Heller : An Anti-Tank Rocket
In August 1950, at the height of the Korean War, the Army sought to accelerate the Heller project in order to equip its troops with an anti-tank rocket. The work of CARDE scientists led to the emergence of the first complete weapon, ammunition and fire control system to have been designed, developed and manufactured in Canada. In 1951, the Minister of National Defence, Brooke Claxton, announced a major rearmament program for the Canadian Armed Forces. For him, there was a real threat of general war, and it was imperative that the nation be rearmed as quickly as possible. This meant that most of the effort of CARDE's scientific wings was focussed on the Velvet Glove and Heller projects. In February 1952, Heller reached the engineering test final design stage. In April 1955, in a formal press release, the Department described it as "an anti-tank missile with a unique recoilless propulsion system utilizing a Canadian breakthrough in propulsion engineering and design." 

I don't believe that the Heller ever made it past the R&D phase or whether it was an unguided rocket, similar to the M72 LAW, or a guided missile such as the TOW, Dragon or Sagger systems of the 1960s.


----------



## TCBF (20 Apr 2005)

I think we sold the project to the Swedes, who sold it back to us - and the world - as the 84mm Carl Gustav L14A1 etc.

Tom


----------



## Matt_Fisher (20 Apr 2005)

Wouldn't suprise me if that were the case.


----------



## AmmoTech90 (20 Apr 2005)

The Heller never came into service.  It was trialed and fired a lot so there was a lot of exposure to it, and it seemed to be a fair weapon.  However it gave no real advantages over the 3.5" Super Bazooka that was also in service and used by our allies.  That I believe is the main reason it was never adopted.  The 3.5" was eventually replaced by the Carl G which has no relationship to the Heller.  I may be able to dig up a picture of one I had the privilage of blowing up.


----------



## Drummy (21 Apr 2005)

AmmoTech90 said:
			
		

> The Heller never came into service.   It was trialed and fired a lot so there was a lot of exposure to it, and it seemed to be a fair weapon.   However it gave no real advantages over the 3.5" Super Bazooka that was also in service and used by our allies.   That I believe is the main reason it was never adopted.   The 3.5" was eventually replaced by the Carl G which has no relationship to the Heller.   I may be able to dig up a picture of one I had the privilage of blowing up.



Ammotech,

We used them in Germany 57-59.(and before & after)  IIRC it fired a 3.2" rocket with a shaped charge head, which when it hit the side of a tank for example, bored about a 1/2"-1" hole through the armour, and then spewed out molten metal through the hole and spread it inside. Wouldn't do the crew much good.

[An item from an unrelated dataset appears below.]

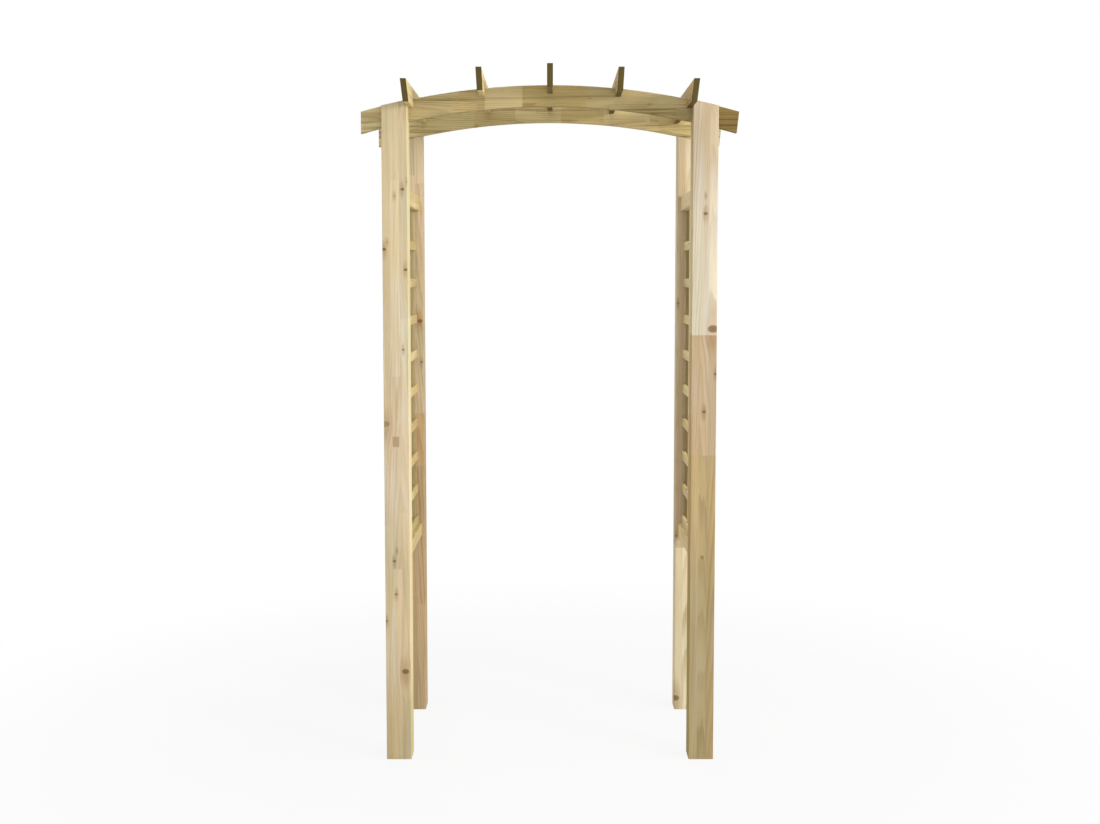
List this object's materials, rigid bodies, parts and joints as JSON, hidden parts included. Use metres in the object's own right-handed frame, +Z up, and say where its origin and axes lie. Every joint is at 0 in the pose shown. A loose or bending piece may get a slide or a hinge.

The sight was the size of a small "boom-box" which made it a little awkward to carry around, and the back blast was probably more dangerous than the rocket itself. We got to fire them at old shermans and centurians, and if you could hit them, it really did a number.

All the best   Drummy


----------



## AmmoTech90 (21 Apr 2005)

Drummy,

Yep, thats right 3.2".  Had a funny looking rocket motor too if I remember, slots of some sort on it.  What I meant by never came into service was that it wasn't "type classified".  Under the new system it would still have a "E" designation.

What sort of sight did it have?  Telescopic or peep sights?

Thanks,

AT90


----------



## Drummy (21 Apr 2005)

AmmoTech90 said:
			
		

> Drummy,
> 
> Yep, thats right 3.2".   Had a funny looking rocket motor too if I remember, slots of some sort on it.   What I meant by never came into service was that it wasn't "type classified".   Under the new system it would still have a "E" designation.
> 
> ...



Ammotech,

You don't know what you're asking ! I can't even remember what I had for breakfast this morning, and you want me to tell you something that was happening about 46 years ago.    ;D   All I can remember is that it was a rectangular box about 10-12" wide, 6" front to back, and about 4-6" high. It attached to the top of the launcher in about the middle position. The launcher itself was a 2 piece unit. Business end was flared a little bit.

The sight had an eyepiece enclosed in rubber, and when you sighted through it, you could see the target quite well. Not sure, but I beleive it would be termed an Optical Sight. 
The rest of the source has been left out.